Calling all venison lovers!

Hunting, then the sharing of meat with loved ones, appears to be a primal instinct acted on by the masses in Autumn and Winter throughout the midwest. Here in Michigan, the majority of families have at least one member who enjoys it as a hobby. My heart is too sensitive to think beyond the cooking, but I’m grateful for my family and friends who invest far more time and energy into hunting deer than I do creating: Any animal raised in it’s natural habitat is a healthier option when comparing to a mass produced, factory farmed one.

Also, a major selling point? I never paid a dime for venison! My hunters are begging to give it away.

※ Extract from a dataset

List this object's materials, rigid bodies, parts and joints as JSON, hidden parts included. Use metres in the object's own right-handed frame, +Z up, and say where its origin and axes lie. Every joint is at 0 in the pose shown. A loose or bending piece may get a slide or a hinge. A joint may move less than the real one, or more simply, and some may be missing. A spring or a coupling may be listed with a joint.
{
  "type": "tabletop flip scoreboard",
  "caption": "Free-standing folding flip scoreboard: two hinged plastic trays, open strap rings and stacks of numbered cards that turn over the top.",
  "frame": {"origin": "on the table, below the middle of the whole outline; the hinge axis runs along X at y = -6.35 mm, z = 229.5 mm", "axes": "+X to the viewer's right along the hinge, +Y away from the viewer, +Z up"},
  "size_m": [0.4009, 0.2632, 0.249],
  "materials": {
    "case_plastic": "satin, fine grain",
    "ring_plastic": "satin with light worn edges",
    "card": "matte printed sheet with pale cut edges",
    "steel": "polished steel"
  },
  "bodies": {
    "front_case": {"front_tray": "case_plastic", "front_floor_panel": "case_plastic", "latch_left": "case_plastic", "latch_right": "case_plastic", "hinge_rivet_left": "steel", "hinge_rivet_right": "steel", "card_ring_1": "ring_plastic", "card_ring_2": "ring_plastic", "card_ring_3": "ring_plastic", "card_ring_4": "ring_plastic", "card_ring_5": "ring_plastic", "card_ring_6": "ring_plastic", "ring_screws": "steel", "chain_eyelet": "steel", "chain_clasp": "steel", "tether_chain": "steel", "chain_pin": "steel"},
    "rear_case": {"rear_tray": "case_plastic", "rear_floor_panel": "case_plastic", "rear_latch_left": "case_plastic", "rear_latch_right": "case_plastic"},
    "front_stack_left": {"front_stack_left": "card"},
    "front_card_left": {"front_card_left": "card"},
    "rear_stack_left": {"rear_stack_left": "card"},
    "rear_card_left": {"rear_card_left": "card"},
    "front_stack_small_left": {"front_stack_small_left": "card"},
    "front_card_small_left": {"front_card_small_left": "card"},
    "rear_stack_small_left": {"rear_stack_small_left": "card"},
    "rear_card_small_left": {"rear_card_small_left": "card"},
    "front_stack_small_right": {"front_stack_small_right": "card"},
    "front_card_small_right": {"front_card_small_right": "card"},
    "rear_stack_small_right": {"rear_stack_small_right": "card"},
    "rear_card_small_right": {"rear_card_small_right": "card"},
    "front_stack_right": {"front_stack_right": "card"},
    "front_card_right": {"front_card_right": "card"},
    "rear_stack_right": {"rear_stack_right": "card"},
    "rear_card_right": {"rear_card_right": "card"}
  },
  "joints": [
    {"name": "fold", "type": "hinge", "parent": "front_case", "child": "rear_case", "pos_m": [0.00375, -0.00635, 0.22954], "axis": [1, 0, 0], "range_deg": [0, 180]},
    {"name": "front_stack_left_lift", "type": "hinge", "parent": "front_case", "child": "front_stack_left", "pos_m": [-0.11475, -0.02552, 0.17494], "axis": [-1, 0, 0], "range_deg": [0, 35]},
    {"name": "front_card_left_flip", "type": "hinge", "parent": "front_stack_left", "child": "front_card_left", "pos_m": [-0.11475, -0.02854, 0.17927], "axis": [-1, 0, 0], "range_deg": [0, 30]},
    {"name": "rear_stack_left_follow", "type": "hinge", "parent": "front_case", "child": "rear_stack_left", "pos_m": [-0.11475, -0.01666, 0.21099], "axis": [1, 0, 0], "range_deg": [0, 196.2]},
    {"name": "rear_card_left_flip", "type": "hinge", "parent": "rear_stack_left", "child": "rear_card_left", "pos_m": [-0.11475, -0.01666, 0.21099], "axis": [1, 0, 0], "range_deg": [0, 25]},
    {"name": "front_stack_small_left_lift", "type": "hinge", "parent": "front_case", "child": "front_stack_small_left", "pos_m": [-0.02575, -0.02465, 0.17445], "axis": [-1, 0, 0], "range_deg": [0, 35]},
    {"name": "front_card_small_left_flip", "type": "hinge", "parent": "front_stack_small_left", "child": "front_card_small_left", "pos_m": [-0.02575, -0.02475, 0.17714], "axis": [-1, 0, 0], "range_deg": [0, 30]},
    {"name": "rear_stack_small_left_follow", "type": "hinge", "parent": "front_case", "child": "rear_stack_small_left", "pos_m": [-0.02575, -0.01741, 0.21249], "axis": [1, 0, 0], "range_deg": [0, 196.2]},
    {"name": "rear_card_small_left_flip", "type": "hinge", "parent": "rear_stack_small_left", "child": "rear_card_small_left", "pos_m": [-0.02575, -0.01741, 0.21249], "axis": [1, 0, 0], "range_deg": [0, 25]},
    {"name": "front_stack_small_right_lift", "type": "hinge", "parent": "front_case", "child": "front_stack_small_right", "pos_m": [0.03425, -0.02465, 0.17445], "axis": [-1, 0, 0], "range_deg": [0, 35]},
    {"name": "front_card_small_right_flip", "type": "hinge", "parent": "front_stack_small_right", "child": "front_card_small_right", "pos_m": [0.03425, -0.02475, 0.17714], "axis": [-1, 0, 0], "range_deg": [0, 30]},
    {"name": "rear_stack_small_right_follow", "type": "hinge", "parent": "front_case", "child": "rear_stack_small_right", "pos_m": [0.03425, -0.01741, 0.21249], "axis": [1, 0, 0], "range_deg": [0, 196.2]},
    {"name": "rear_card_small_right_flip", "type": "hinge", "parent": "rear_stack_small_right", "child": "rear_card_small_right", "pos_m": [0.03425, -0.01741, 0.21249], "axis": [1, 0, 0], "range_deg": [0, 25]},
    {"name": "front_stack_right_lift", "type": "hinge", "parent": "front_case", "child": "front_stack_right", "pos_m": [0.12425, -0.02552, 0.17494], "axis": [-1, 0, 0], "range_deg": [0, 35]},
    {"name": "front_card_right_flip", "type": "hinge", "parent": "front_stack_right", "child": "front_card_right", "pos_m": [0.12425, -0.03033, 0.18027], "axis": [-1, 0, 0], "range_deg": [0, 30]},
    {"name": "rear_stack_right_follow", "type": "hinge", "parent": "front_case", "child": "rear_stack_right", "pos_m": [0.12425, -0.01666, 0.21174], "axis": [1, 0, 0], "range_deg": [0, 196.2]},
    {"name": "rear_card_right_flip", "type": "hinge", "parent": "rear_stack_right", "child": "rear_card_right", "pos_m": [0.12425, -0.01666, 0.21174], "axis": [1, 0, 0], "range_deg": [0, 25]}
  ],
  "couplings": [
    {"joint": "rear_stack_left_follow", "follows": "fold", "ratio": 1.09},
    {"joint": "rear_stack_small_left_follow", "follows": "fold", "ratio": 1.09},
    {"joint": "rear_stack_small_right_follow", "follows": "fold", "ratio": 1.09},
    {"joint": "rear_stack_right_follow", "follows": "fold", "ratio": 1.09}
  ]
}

While I will never enjoy looking at photos of huge racks or sleeping in a room plastered with hides and mounts, I will always enjoy the eating of the meat. My body says meat is a must for the grounding, calming, warming, strong and lean results it offers. This is not the case for everyone—we are all unique—but given it is for me, the majority of the recipes I create include meat while also striving to fill 1/2 the plate or bowl with veggies and plants.

This Chili Pasta Skillet is my families’ favorite way to eat venison. When food comes straight from nature it connects me in the same way gazing at the sunset, watching snowfall or taking a deep breath of winter’s crisp air can.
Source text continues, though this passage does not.